- Objective -
Please output exactly the lines of the material from the first through the line containing "setMaterial(obj, steelSkin)", and nothing more.

- Information shown -

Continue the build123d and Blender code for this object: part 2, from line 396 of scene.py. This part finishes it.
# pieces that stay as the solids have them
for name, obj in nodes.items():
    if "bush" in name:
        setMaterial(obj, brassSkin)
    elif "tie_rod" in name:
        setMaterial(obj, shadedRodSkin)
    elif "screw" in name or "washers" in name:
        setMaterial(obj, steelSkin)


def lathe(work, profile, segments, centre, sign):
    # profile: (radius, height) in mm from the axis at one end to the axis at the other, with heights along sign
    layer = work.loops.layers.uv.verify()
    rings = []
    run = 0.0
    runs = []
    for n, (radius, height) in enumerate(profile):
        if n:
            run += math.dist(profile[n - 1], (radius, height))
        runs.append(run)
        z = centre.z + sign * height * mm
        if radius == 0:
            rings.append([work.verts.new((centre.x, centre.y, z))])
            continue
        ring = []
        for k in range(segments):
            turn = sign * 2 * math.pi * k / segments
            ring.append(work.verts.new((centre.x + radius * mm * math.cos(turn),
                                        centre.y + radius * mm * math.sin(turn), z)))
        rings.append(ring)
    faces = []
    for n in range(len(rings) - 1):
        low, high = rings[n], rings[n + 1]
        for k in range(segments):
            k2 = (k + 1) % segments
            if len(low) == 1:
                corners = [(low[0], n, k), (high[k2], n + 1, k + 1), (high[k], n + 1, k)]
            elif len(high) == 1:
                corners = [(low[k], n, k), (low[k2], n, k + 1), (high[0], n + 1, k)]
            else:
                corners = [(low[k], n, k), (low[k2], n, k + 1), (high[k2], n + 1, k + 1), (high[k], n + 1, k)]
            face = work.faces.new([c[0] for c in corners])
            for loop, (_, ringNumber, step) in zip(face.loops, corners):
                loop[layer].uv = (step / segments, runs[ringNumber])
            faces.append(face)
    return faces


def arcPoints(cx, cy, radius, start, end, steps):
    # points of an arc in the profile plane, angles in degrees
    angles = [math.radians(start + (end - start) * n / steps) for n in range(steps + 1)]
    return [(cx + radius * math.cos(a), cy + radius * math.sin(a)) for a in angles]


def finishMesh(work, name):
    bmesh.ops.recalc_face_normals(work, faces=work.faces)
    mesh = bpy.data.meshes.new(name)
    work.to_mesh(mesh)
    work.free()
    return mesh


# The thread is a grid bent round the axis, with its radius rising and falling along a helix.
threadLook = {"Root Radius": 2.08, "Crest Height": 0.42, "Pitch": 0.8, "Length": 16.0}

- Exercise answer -
Continue the build123d and Blender code for this object: part 2, from line 396 of scene.py. This part finishes it.
# pieces that stay as the solids have them
for name, obj in nodes.items():
    if "bush" in name:
        setMaterial(obj, brassSkin)
    elif "tie_rod" in name:
        setMaterial(obj, shadedRodSkin)
    elif "screw" in name or "washers" in name:
        setMaterial(obj, steelSkin)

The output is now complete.